EL DECIMOSÉPTIMO DOMINGO ORDINARIO
(I Reyes
3:5-13; Romanos 8:28-30; Mateo 13:44-52)
Dice el
Señor que el Reino de Dios es como “un tesoro escondido en un campo”. Tal vez quisiéramos preguntar: ¿quién
esconderá un tesoro en un campo? Ahora
en el tiempo de cerraduras y bancos, nadie lo hará. Pero en los tiempos antiguos las cosas eran
diferentes. Los ladrones podían dejar la
casa vacía de cualquier objeto de valor.
Por eso, los dueños solían enterrar sus tesoros en un rinconcito marcado
del campo. Una mejor pregunta para
nosotros es: ¿qué es nuestro tesoro?
Para mí
una cosa muy valiosa es el tiempo. Trato
de llegar a cada compromiso a la hora exacta para que no pierda ni cinco
minutos de tiempo. A lo mejor cada uno
define su tesoro en una manera individua.
Pero podemos abstraer algunos constantes para los diferentes grupos de
edad. Los jóvenes buscan como su tesoro
a un compañero de vida que es ameno y, sobre todo, guapo. A los adultos les importa la estabilidad. Quieren ingresos que proveen las necesidades
de la casa y una casa que no perderá su valor con el tiempo. Los mayores se preocupan por la salud. Desean evitar el dolor y prolongar la vida lo
más posible.
En la
antigüedad antes de Cristo se consideró la sabiduría como el tesoro más
precioso. Valió la pena vender todo lo
que se tenía para hacerse sabio. Con la
sabiduría nuestros tesoros se modifican.
Los jóvenes no consideran la belleza como la cualidad número uno en una
pareja sino la capacidad de amar. Es
decir, se dan cuenta de que la disposición a poner el bien del cónyuge primero
vale más que una figura perfectamente proporcionada. La sabiduría enseña a los adultos que la
estabilidad queda más en lo moral que en lo material: más en tener el amor mutuo
entre los familiares que en tener un cuarto para cada hijo, más en dar la
reverencia a Dios que en tomar vacaciones en la playa. Los viejos se aprovechan de la sabiduría por reconciliarse
con Dios y con los demás para que mueran en la paz.
Jesús
reemplaza la sabiduría con el Reino de Dios.
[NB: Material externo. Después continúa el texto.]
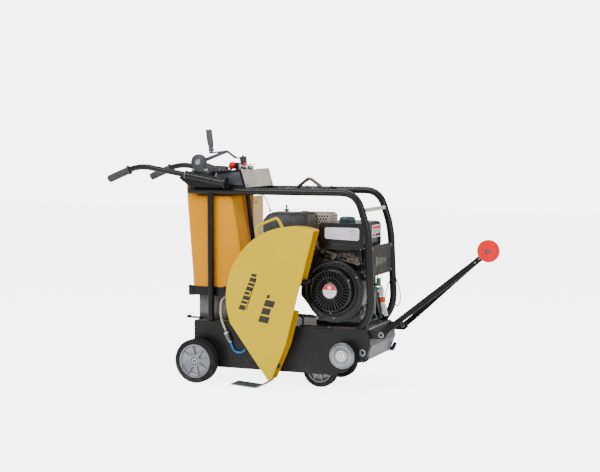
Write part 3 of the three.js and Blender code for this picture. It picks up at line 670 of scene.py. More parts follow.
throttle = Build()
throttle.turned([(30, -0.5), (34.4, -0.4), (35.2, 1), (34.4, 2.6), (30, 2.4)], (-5, -198.6, 1002), LEFT, 56)
for k in range(5):
    t = 2 * math.pi * k / 5 + 0.4
    throttle.turned([(0, 0), (2.6, 0), (2.2, 1.4), (0, 1.6)],
                    (-5 + 22 * math.cos(t), -200, 1002 + 22 * math.sin(t)), RIGHT, 14)
throttle.prism([(10, 978), (100, 974), (100, 980), (16, 985)], -195.6, -194, "xz", 0.6)
throttle.block(60, 70, -197, -194, 972, 988, 1.2)
throttle.block(84, 92, -197, -194, 971, 987, 1.2)
throttle.block(-34, 50, -190, -156, 944, 966, 3)
throttle.block(-18, 30, -192, -186, 962, 976, 2)
throttle.piece("throttle_rim", "black_plastic", "black_plastic")
bolt = Build()
bolt.turned([(0, 0), (12.5, 0), (12.8, 1), (12, 2.2), (5.6, 2.4), (5.2, 1.0), (0, 1.0)], (-5, -200, 1002),
            RIGHT, 36)
bolt.turned([(0, 0), (4.6, 0), (4.6, 3.4), (3.6, 4.2), (0, 4.2)], (-5, -200, 1002), RIGHT, 6)
for x in (28, 37):
    bolt.turned([(0, 0), (3.6, 0), (3.6, 9), (2.8, 10), (0, 10)], (x, -194, 962), UP, 16)
bolt.piece("throttle_bolts", "chrome", "zinc")

TILT = math.radians(-7.5)


def crank_point(x, y, z):
    """A point in the crank's own tilted frame, in machine millimetres."""
    return (132 + x * math.cos(TILT) + z * math.sin(TILT), y, 1003 - x * math.sin(TILT) + z * math.cos(TILT))


SCREW_AXIS = (math.sin(TILT), 0, math.cos(TILT))
crank_hub = Build()
crank_hub.turned([(16.2, 0), (17.2, 0.8), (17.2, 3.2), (16.2, 4)], crank_point(0, 0, -17), SCREW_AXIS, 40)
crank_hub.turned([(0, 0), (13, 0), (13, 2), (11, 3.4), (0, 4)], crank_point(0, 0, 20.2), SCREW_AXIS, 32)
crank_hub.turned([(0, 0), (8.6, 0), (9.4, 1), (9.4, 6), (8.4, 7), (0, 7)], crank_point(-157, 0, 56.6),
                 SCREW_AXIS, 28)
crank_hub.piece("crank_hub", "black_plastic", "black_plastic", "crank")
pin = Build()
pin.turned([(0, 0), (5.6, 0), (5.6, 6), (4.4, 7), (0, 7)], crank_point(0, 0, 22.5), SCREW_AXIS, 6)
pin.turned([(0, 0), (7, 0), (7, 1), (4, 1.8), (0, 2)], crank_point(-157, 0, 64), SCREW_AXIS, 24)
pin.piece("crank_pin", "zinc", "zinc", "crank")


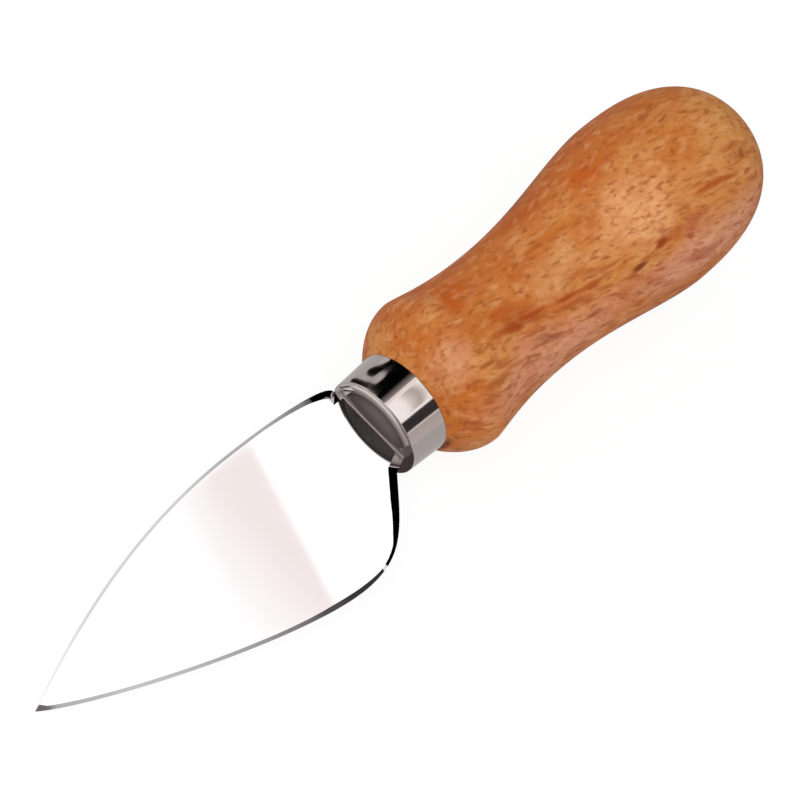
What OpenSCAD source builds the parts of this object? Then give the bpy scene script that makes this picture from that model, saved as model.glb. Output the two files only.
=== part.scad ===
// Small cheese knife: a leaf-shaped steel blade with a hidden tang, a steel cap and a turned wooden
// handle. The knife lies along X with its point towards +X. The blade's flat faces look up and
// down, and the rounded belly edge is towards +Y. The origin is on the handle's axis at the waist,
// where the hand holds it.

/* [Blade] */
// Length of the blade, from the cap to the point
blade_l = 64; // [52:0.5:84]
// Distance from the axis out to the widest place of the rounded belly edge
belly_w = 16.5; // [12:0.1:24]
// Distance from the cap to the widest place of the belly edge
belly_at = 17; // [13:0.5:24]
// Distance from the axis out to the widest place of the straighter back edge
back_w = 10.3; // [9:0.1:16]
// Distance from the cap to the widest place of the back edge
back_at = 20.5; // [13:0.5:26]
// Thickness of the blade
blade_t = 2; // [1.8:0.1:3]
// Thickness left at the very edge, between the two bevels
edge_t = 1.2; // [0.6:0.05:1.6]
// Width of the bevel at the widest place of the belly edge
belly_bevel_w = 0.7; // [0.3:0.05:1.2]
// Width of the bevel at the widest place of the back edge
back_bevel_w = 0.4; // [0.2:0.05:1.2]
// Width of the bevels along the neck
neck_bevel_w = 1.4; // [0.6:0.05:1.8]
// How far the bevels reach back from the point
tip_bevel_l = 0.9; // [0.4:0.05:2]
// How far the bevels reach forward from the ends of the shoulders
shoulder_bevel_l = 0.7; // [0.5:0.05:2]
// Length of the straight neck before the belly's shoulder
belly_neck_l = 1.8; // [0.4:0.1:4]
// Length of the straight neck before the back's shoulder
back_neck_l = 0.3; // [0.2:0.1:4]

/* [Tang] */
// Length of the tang, from the blade's shoulders to its end
tang_l = 42; // [28:1:50]
// Width of the tang
tang_w = 8; // [5:0.1:9.5]
// How much lower the tang's face lies than the blade's, on each side
tang_step = 0.2; // [0.1:0.05:0.4]
// Radius of the notches that key the tang into the adhesive
notch_r = 1.2; // [0.6:0.1:1.6]
// Number of notches along each side of the tang
notch_n = 3; // [1:1:4]
// Distance from one notch to the next
notch_pitch = 7; // [4:0.5:7]
// Distance from the tang's end to its first notch
notch_end = 6; // [4:0.5:8]

/* [Cap] */
// Outside diameter of the cap
cap_d = 16; // [14.5:0.1:18]
// Length of the cap that shows in front of the wood
cap_l = 6.7; // [5:0.1:10]
// Wall thickness of the cap
cap_t = 0.5; // [0.3:0.05:0.7]
// Radius of the cap's rounded front rim
cap_rim_r = 1.2; // [0.8:0.05:1.5]
// Gap all round the tang in the cap's slot
slot_gap = 0.15; // [0.05:0.05:0.3]

/* [Handle] */
// Length of the wood behind the cap
handle_l = 69; // [60:0.5:95]
// Diameter of the front bulb
front_d = 24.3; // [20:0.1:30]
// Distance from the cap back to the front bulb
front_at = 7.4; // [5:0.1:11]
// Diameter of the waist
waist_d = 21.1; // [17:0.1:26]
// Distance from the cap back to the waist
waist_at = 21.8; // [16:0.1:28]
// Diameter of the rear bulb
rear_d = 27.6; // [24:0.1:34]
// Distance from the cap back to the rear bulb
rear_at = 49; // [42:0.5:56]

/* [Bore and adhesive] */
// Gap between the tang's edges and the wall of the bore
bore_gap = 0.6; // [0.3:0.05:1]
// Depth of the bore past the tang's end
bore_end_gap = 1.5; // [0.5:0.1:4]
// Thickness of the adhesive between the wood's tenon and the cap
film_t = 0.2; // [0.1:0.05:0.4]

/* [Hidden] */

// Points along each curved stretch of an outline or profile
curve_n = 20;
// Points along the small arc of the cap's rim
rim_n = 8;
// How far one cut or one joined solid runs past the next
lap = 1;

// The cap's two ends along X
cap_back_x = waist_at;
cap_front_x = cap_back_x + cap_l;

// The neck stops a little inside the cap's side
neck_margin = 0.9;
neck_half = cap_d / 2 - neck_margin;

tang_t = blade_t - 2 * tang_step;
bore_d = tang_w + 2 * bore_gap;
bore_end_x = cap_front_x - tang_l - bore_end_gap;
tenon_d = cap_d - 2 * cap_t;
tenon_l = cap_l - cap_t - film_t;

// Where the inner control points of each of the outline's curves lie, as shares of the way along
// and across from its first end to its last
tip_to_belly_shares = [[0.14, 0.255], [0.743, 1]];
belly_to_neck_shares = [[0.31, 0], [0.69, 0.132]];
neck_to_back_shares = [[0.02, 0.945], [0.718, 1]];
back_to_tip_shares = [[0.415, 0], [0.782, 0.575]];

// How the handle's curves run: 1 is an even wave, and less brings the slope nearer its start
front_wave_share = 0.58;
rear_wave_share = 0.8;
// How full the round end of the handle is: 2 is an ellipse
butt_fullness = 2.55;

function mix(a, b, share) = a + (b - a) * share;

// One point of a curve with four control points
function bezier_point(p, t) =
    pow(1 - t, 3) * p[0] + 3 * pow(1 - t, 2) * t * p[1] + 3 * (1 - t) * pow(t, 2) * p[2] + pow(t, 3) * p[3];

// A curved stretch from a to b, without its last point
function stretch(a, b, shares) =
    let (inner = [for (s = shares) [mix(a[0], b[0], s[0]), mix(a[1], b[1], s[1])]])
    [for (i = [0 : curve_n - 1]) bezier_point([a, inner[0], inner[1], b], i / curve_n)];

// The leaf's outline, drawn in by the given distances at its point, its two sides and its neck
function leaf_outline(tip_cut, belly_cut, back_cut, shoulder_cut, neck_cut) =
    let (
        tip = [blade_l - tip_cut, 0],
        belly = [belly_at, belly_w - belly_cut],
        belly_neck = [belly_neck_l + shoulder_cut, neck_half - neck_cut],
        back_neck = [back_neck_l + shoulder_cut, neck_cut - neck_half],
        back = [back_at, back_cut - back_w]
    )
    concat(
        stretch(tip, belly, tip_to_belly_shares),
        stretch(belly, belly_neck, belly_to_neck_shares),
        [belly_neck],
        stretch(back_neck, back, neck_to_back_shares),
        stretch(back, tip, back_to_tip_shares)
    );

// Half wave that falls from 1 at 0 to 0 at 1
function wave(x, bend_share) = (1 + cos(180 * pow(x, bend_share))) / 2;

// Radius of the wood at a distance u behind the cap
function wood_r(u) =
    u <= front_at ? mix(cap_d, front_d, 1 - pow(1 - u / front_at, 2)) / 2
    : u <= waist_at ? mix(waist_d, front_d, wave((u - front_at) / (waist_at - front_at), front_wave_share)) / 2
    : u <= rear_at ? mix(waist_d, rear_d, wave((rear_at - u) / (rear_at - waist_at), rear_wave_share)) / 2
    : rear_d / 2 * pow(max(0, 1 - pow((u - rear_at) / (handle_l - rear_at), butt_fullness)), 1 / butt_fullness);

// Distances behind the cap at which the profile has a point. They crowd together at the round end.
function wood_places() =
    concat(
        [for (i = [0 : curve_n - 1]) mix(0, front_at, i / curve_n)],
        [for (i = [0 : curve_n - 1]) mix(front_at, waist_at, i / curve_n)],
        [for (i = [0 : curve_n - 1]) mix(waist_at, rear_at, i / curve_n)],
        [for (i = [0 : curve_n]) mix(rear_at, handle_l, sin(90 * i / curve_n))]
    );

// A quarter circle of points from the side of a rim to its flat front
function rim_arc(side_r, front, r) =
    [for (i = [0 : rim_n]) [side_r - r + r * cos(90 * i / rim_n), front - r + r * sin(90 * i / rim_n)]];

// Stands its child, turned about Z, along the knife with its z = 0 at the place x
module along_axis(x) {
    translate([x, 0, 0])
        rotate([0, 90, 0])
            children();
}

// The flat leaf with a bevel on both faces all round
module leaf() {
    hull() {
        linear_extrude(height = edge_t, center = true)
            polygon(leaf_outline(0, 0, 0, 0, 0));
        linear_extrude(height = blade_t, center = true)
            polygon(leaf_outline(tip_bevel_l, belly_bevel_w, back_bevel_w, shoulder_bevel_l, neck_bevel_w));
    }
}

// The straight neck between the cap and the shoulders, with a bevel along each side
module neck() {
    belly_x = belly_neck_l + shoulder_bevel_l;
    back_x = back_neck_l + shoulder_bevel_l;
    face_half = neck_half - neck_bevel_w;
    hull() {
        linear_extrude(height = edge_t, center = true)
            polygon([
                [0, -neck_half],
                [back_neck_l, -neck_half],
                [belly_neck_l, neck_half],
                [0, neck_half]
            ]);
        linear_extrude(height = blade_t, center = true)
            polygon([
                [0, -face_half],
                [back_x, -face_half],
                [back_x + lap, lap - face_half],
                [belly_x + lap, face_half - lap],
                [belly_x, face_half],
                [0, face_half]
            ]);
    }
}

module tang() {
    root_l = min(belly_neck_l, back_neck_l) + shoulder_bevel_l;
    linear_extrude(height = tang_t, center = true)
        difference() {
            translate([-tang_l, -tang_w / 2])
                square([tang_l + root_l, tang_w]);
            for (i = [0 : notch_n - 1], side = [-1, 1])
                translate([notch_end + i * notch_pitch - tang_l, side * tang_w / 2])
                    circle(r = notch_r, $fn = 48);
        }
}

module blade() {
    color("gainsboro")
        translate([cap_front_x, 0, 0])
            union() {
                leaf();
                neck();
                tang();
            }
}

// The drawn cap: an open back, a closed front with a rounded rim, and a slot for the tang
module ferrule() {
    slot_w = tang_w + 2 * slot_gap;
    slot_t = tang_t + 2 * slot_gap;
    inside_front = cap_l - cap_t;
    outer_arc = rim_arc(cap_d / 2, cap_l, cap_rim_r);
    inner_arc = rim_arc(cap_d / 2 - cap_t, inside_front, cap_rim_r - cap_t);
    color("silver")
        difference() {
            along_axis(cap_back_x)
                rotate_extrude($fn = 96)
                    polygon(concat(
                        [[cap_d / 2, 0]],
                        outer_arc,
                        [[0, cap_l], [0, inside_front]],
                        [for (i = [rim_n : -1 : 0]) inner_arc[i]],
                        [[tenon_d / 2, 0]]
                    ));
            translate([cap_front_x - cap_t - lap, -slot_w / 2, -slot_t / 2])
                cube([cap_t + 2 * lap, slot_w, slot_t]);
        }
}

// The turned wood: a profile with a tenon at the front for the cap, and a blind bore for the tang
module handle() {
    color("peru")
        difference() {
            along_axis(cap_back_x)
                rotate_extrude($fn = 96)
                    polygon(concat(
                        [[0, tenon_l]],
                        [[tenon_d / 2 - cap_rim_r, tenon_l]],
                        [[tenon_d / 2, tenon_l - cap_rim_r]],
                        [[tenon_d / 2, 0]],
                        [for (u = wood_places()) [wood_r(u), -u]]
                    ));
            along_axis(bore_end_x)
                cylinder(d = bore_d, h = cap_front_x - bore_end_x, $fn = 64);
        }
}

// The cured adhesive: it fills the bore round the tang and lies as a film behind the cap's front
module tang_adhesive() {
    film_x = cap_back_x + tenon_l;
    color("wheat")
        difference() {
            union() {
                along_axis(bore_end_x)
                    cylinder(d = bore_d, h = film_x + film_t - bore_end_x, $fn = 64);
                along_axis(film_x)
                    cylinder(r = tenon_d / 2 - cap_rim_r, h = film_t, $fn = 96);
            }
            translate([cap_front_x, 0, 0])
                tang();
        }
}

blade();
ferrule();
handle();
tang_adhesive();
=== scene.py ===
# %% [markdown]
# # A small cheese knife
# This lesson dresses a finished CAD model of a small cheese knife: a leaf-shaped steel blade, a
# short steel cap and a turned wooden handle. The CAD model gives every size and place. Blender adds
# finer surfaces and the finishes, so that the knife looks like the real one.
#
# The knife lies along X with its point towards +X. The blade's flat faces look up and down, and the
# rounded belly edge is towards +Y. Lengths are in metres, but where a comment says mm.

# %% Load the model
import math

import bmesh
import bpy
from mathutils import Matrix, Vector
from mathutils.geometry import interpolate_bezier, intersect_line_plane


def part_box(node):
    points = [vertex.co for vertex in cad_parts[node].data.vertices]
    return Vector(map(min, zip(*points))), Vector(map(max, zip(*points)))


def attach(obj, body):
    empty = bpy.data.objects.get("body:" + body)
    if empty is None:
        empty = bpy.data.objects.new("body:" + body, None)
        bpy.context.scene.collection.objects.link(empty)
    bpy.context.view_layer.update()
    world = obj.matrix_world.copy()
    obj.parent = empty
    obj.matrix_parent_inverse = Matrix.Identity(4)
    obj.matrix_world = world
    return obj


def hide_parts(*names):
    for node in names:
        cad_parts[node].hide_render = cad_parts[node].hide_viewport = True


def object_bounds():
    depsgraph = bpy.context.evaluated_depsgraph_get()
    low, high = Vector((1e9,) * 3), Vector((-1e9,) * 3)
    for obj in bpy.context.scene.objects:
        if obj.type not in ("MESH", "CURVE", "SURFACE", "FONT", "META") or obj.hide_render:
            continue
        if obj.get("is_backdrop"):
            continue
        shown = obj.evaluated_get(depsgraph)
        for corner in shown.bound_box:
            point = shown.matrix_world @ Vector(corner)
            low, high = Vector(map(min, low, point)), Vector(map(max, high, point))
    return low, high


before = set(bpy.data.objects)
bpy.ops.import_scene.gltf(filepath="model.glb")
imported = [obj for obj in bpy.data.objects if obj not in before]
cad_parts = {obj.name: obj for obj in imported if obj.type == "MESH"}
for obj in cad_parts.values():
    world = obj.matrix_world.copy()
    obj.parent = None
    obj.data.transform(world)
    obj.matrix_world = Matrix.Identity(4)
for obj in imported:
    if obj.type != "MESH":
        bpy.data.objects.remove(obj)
cad_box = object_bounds()
MM = 0.001
scene = bpy.context.scene
scene.view_settings.view_transform = "Standard"
print("nodes:", sorted(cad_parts))

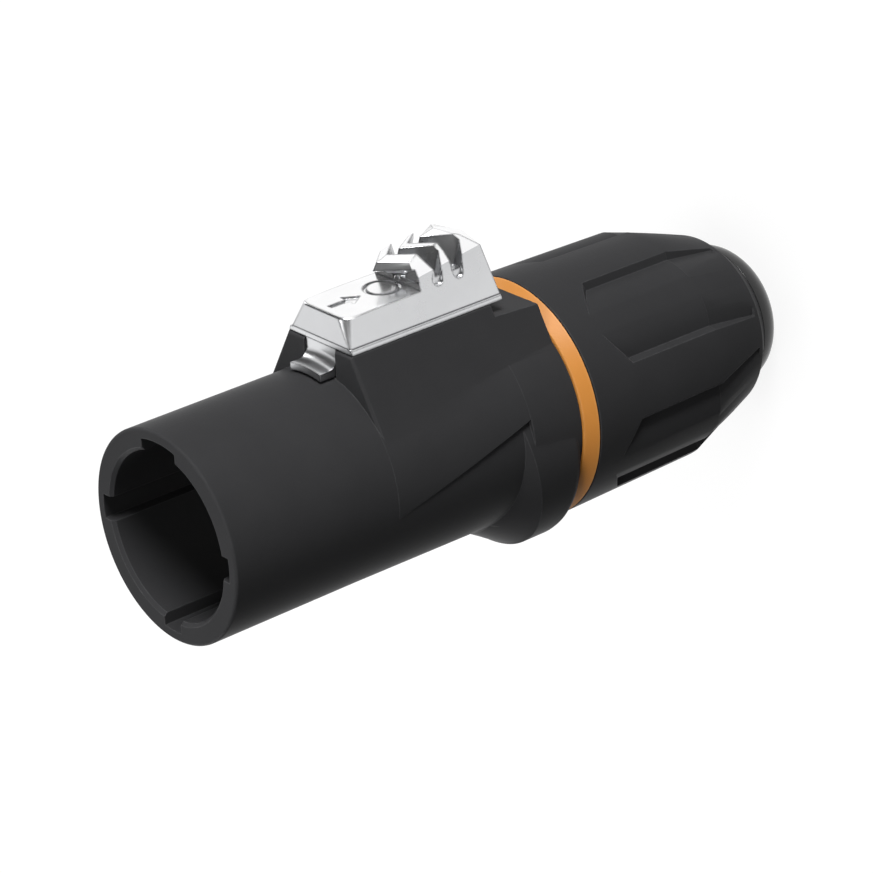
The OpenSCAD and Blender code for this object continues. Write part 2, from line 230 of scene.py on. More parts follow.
def cut(piece, *others):
    for other in others:
        combine(piece, other, "DIFFERENCE")
    return piece


def turned_copy(piece, angle):
    pick(piece)
    bpy.ops.object.duplicate()
    copy = bpy.context.object
    copy.rotation_euler = (0, 0, -math.radians(angle))
    bpy.ops.object.transform_apply(location=True, rotation=True, scale=True)
    return copy


def tidy_faces(piece, angle=0.3):
    edit(piece)
    bpy.ops.mesh.remove_doubles(threshold=WELD)
    bpy.ops.mesh.dissolve_limited(angle_limit=math.radians(angle))
    rest()
    return piece


def select_edges(piece, wanted):
    """Selects the edges whose two ends both pass the test, then goes to edit mode."""
    edit(piece, "EDGE")
    bpy.ops.mesh.select_all(action="DESELECT")
    bpy.ops.object.mode_set(mode="OBJECT")
    verts = piece.data.vertices
    for edge in piece.data.edges:
        ends = [verts[i].co / MM for i in edge.vertices]
        edge.select = wanted(*ends)
    bpy.ops.object.mode_set(mode="EDIT")


def round_edges(piece, wanted, width, steps=3):
    select_edges(piece, wanted)
    bpy.ops.mesh.bevel(offset=width * MM, segments=steps, affect="EDGES")
    rest()
    return piece


def soften(piece, width, steps=2, angle=32):
    """Rounds every edge sharper than the angle."""
    pick(piece)
    mod = piece.modifiers.new("soften", "BEVEL")
    mod.width, mod.segments = width * MM, steps
    mod.limit_method, mod.angle_limit = "ANGLE", math.radians(angle)
    mod.use_clamp_overlap = False
    bpy.ops.object.modifier_apply(modifier=mod.name)
    return piece


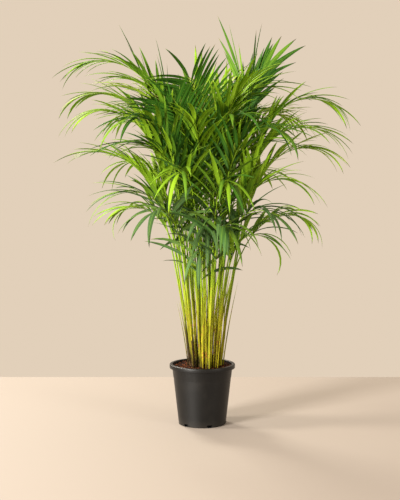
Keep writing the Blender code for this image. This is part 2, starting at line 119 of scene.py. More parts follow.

No es que los dos difieran mucho; pero el Reino de Dios ofrece un matiz
más contundente. El Reino de Dios mueve
al joven buscar primero en una pareja el amor para Dios: que él o ella jamás haría
algo ofensivo al Señor. Le conduce al
adulto a confiar en Dios como el cimiento de su casa por guardar sus
mandamientos, venga lo que venga. Al
mayor el Reino exige una entrega más o menos completa: que acepte cada día como
un regalo de Dios y el sufrimiento como modo de juntarse con Cristo en la
salvación del mundo.
Nosotros
cristianos reconocemos a Jesús mismo como el cumplimiento del Reino de
Dios. Cuando abracemos a él como nuestro
salvador, se nos acoge en el Reino de su Padre.
Podemos proponer una parábola para explicar esto.
Jesús es
como piedra. Cuando somos jóvenes, él es
el diamante más precioso a darse a nuestra novia. Como adultos él es el cimiento del amor sobre
que construimos nuestra casa. Y cuando
nos hagamos viejos, él es la roca que nos aferramos en faz de la muerte. Jesús es la roca para aferrarse siempre.